Entries with model source code:
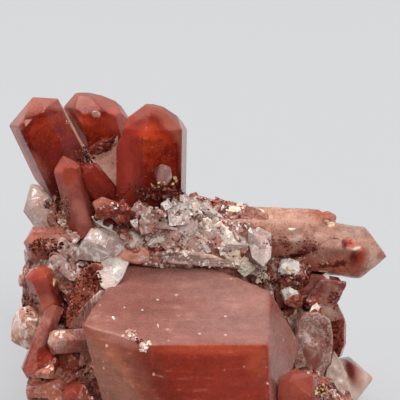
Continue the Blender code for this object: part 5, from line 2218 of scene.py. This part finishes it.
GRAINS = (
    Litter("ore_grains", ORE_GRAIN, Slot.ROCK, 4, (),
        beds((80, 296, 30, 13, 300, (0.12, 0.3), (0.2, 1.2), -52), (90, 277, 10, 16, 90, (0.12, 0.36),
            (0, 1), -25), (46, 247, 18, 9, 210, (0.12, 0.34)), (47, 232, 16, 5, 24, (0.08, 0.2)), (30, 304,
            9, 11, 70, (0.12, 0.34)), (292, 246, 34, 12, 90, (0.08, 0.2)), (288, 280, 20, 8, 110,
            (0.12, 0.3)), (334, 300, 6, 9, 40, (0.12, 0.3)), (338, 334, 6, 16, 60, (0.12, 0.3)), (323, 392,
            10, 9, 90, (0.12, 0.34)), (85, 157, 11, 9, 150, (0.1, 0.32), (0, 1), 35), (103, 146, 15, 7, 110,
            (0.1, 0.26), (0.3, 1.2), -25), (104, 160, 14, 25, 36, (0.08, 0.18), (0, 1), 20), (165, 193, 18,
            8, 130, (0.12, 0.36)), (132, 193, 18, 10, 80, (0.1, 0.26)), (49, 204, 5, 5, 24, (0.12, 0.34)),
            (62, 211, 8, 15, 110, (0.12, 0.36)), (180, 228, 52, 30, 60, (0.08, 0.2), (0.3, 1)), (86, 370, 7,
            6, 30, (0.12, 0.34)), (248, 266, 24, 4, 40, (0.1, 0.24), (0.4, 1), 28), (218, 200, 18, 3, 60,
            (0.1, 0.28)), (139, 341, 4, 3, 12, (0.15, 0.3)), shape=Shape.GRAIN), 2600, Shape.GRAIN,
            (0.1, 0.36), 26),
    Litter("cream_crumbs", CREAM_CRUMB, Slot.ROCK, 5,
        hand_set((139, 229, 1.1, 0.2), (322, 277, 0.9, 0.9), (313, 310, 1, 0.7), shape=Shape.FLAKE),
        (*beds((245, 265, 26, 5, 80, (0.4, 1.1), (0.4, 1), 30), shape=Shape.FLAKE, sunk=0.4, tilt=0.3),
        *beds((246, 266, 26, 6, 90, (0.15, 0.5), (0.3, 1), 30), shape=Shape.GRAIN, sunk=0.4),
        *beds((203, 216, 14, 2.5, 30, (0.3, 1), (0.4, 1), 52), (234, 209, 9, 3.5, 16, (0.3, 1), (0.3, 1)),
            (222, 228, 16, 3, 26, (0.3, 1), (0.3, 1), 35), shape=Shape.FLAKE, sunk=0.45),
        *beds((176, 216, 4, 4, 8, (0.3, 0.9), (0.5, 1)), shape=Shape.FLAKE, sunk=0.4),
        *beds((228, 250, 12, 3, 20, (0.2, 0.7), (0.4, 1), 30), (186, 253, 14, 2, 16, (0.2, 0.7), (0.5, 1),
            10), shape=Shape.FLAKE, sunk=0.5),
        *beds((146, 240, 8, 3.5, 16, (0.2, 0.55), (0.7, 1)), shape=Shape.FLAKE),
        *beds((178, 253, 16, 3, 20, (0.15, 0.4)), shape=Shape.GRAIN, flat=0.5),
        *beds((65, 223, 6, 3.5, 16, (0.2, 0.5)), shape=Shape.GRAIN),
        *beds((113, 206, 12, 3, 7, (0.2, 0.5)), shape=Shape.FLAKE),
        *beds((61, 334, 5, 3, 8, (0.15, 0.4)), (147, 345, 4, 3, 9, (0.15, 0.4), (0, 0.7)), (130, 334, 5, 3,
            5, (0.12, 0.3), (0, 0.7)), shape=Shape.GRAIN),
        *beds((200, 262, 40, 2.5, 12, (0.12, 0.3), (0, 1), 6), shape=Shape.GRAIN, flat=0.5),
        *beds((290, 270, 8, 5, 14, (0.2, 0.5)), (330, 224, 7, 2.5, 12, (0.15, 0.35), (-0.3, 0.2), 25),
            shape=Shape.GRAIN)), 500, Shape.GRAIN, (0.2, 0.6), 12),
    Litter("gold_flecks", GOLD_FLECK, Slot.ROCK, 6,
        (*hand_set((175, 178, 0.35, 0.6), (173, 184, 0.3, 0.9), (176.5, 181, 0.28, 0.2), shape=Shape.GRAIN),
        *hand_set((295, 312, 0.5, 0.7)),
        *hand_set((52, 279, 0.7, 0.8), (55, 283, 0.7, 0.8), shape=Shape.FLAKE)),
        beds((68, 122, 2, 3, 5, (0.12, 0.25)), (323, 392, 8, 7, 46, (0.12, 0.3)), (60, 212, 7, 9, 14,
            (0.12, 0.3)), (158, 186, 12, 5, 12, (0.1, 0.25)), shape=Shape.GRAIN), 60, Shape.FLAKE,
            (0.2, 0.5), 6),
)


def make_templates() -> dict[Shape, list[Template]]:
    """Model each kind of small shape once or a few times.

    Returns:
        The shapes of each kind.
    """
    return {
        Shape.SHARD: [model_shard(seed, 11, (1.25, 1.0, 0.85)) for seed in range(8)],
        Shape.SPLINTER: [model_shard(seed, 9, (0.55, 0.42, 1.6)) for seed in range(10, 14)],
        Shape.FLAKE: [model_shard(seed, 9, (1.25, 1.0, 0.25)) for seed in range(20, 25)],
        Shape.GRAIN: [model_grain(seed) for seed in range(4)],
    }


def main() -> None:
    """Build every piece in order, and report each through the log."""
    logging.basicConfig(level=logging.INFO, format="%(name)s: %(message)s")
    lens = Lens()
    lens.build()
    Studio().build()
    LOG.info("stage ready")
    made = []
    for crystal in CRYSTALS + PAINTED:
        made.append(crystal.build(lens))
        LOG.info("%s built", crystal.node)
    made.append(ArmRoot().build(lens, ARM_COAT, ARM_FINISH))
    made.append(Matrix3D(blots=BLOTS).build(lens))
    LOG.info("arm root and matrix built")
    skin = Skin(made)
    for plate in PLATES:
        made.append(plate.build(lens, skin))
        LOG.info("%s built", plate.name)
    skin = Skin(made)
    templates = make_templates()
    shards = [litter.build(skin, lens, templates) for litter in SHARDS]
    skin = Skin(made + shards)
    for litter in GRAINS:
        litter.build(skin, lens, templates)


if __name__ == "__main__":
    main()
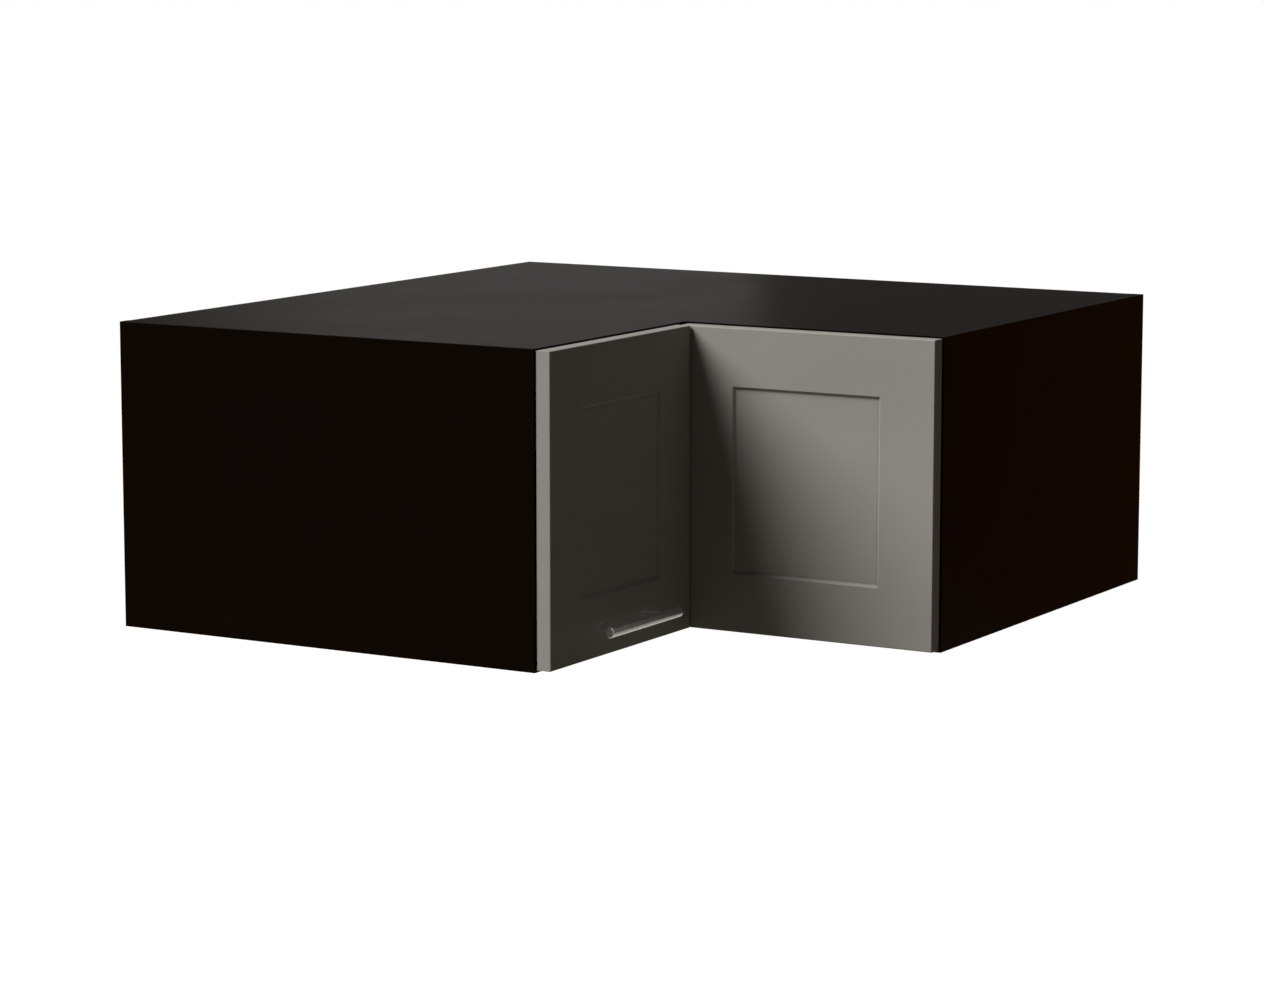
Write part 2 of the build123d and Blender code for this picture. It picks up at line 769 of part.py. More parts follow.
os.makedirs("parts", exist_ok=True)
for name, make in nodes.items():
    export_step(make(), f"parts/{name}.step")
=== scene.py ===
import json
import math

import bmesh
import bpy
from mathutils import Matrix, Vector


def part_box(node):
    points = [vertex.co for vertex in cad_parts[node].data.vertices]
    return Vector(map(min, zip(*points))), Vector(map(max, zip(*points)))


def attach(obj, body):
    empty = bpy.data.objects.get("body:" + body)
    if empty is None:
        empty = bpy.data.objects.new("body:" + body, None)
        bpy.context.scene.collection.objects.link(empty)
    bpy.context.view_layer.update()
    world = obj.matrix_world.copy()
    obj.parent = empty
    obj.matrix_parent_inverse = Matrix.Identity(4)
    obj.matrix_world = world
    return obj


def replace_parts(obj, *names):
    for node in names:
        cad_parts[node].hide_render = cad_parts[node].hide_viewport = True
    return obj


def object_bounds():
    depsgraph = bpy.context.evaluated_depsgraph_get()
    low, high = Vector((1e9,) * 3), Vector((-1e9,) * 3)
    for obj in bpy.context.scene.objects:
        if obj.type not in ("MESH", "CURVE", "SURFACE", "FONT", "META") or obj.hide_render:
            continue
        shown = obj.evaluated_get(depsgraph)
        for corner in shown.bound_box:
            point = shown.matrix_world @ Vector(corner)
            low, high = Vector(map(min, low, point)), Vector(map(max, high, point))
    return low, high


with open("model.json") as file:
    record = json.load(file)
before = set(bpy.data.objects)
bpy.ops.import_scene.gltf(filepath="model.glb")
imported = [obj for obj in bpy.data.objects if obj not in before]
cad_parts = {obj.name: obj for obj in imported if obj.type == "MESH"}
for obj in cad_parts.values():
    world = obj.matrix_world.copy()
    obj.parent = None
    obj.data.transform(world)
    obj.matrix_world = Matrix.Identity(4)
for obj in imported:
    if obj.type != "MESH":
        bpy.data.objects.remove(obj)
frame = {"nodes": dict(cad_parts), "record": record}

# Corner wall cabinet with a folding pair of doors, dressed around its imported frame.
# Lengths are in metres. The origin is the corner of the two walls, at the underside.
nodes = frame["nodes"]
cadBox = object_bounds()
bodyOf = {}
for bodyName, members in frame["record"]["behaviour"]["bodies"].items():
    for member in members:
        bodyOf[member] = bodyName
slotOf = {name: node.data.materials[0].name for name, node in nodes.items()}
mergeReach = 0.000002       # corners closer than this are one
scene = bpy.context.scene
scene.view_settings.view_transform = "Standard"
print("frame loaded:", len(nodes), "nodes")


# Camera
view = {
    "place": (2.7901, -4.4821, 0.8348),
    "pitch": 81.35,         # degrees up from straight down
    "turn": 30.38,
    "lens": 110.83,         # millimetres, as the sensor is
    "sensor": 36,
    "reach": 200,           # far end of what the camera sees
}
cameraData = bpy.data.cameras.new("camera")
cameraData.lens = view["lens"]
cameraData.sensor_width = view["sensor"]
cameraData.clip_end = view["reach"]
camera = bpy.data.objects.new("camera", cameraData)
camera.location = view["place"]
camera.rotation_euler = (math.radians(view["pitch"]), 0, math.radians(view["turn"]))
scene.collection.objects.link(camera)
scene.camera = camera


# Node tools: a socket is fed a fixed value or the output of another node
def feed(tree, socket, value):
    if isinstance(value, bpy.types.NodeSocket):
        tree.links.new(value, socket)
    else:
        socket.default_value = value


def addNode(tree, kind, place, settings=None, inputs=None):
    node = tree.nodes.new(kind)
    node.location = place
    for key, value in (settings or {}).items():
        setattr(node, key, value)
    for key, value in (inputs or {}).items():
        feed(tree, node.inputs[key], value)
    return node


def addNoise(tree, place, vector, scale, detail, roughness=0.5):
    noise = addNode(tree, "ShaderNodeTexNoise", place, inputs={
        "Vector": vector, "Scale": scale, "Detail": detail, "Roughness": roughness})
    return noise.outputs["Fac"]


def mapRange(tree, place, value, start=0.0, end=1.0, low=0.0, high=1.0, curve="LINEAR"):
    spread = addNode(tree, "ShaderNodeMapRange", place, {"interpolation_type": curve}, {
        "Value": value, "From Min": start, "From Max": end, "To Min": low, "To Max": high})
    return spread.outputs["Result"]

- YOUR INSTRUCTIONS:
Above are the records. Copy the lines beginning at the one that has "Write part 2" and ending with the one that has "points = [vertex.co", unchanged.

- OUTPUT OF THE EXERCISE:
Write part 2 of the build123d and Blender code for this picture. It picks up at line 769 of part.py. More parts follow.
os.makedirs("parts", exist_ok=True)
for name, make in nodes.items():
    export_step(make(), f"parts/{name}.step")
=== scene.py ===
import json
import math

import bmesh
import bpy
from mathutils import Matrix, Vector


def part_box(node):
    points = [vertex.co for vertex in cad_parts[node].data.vertices]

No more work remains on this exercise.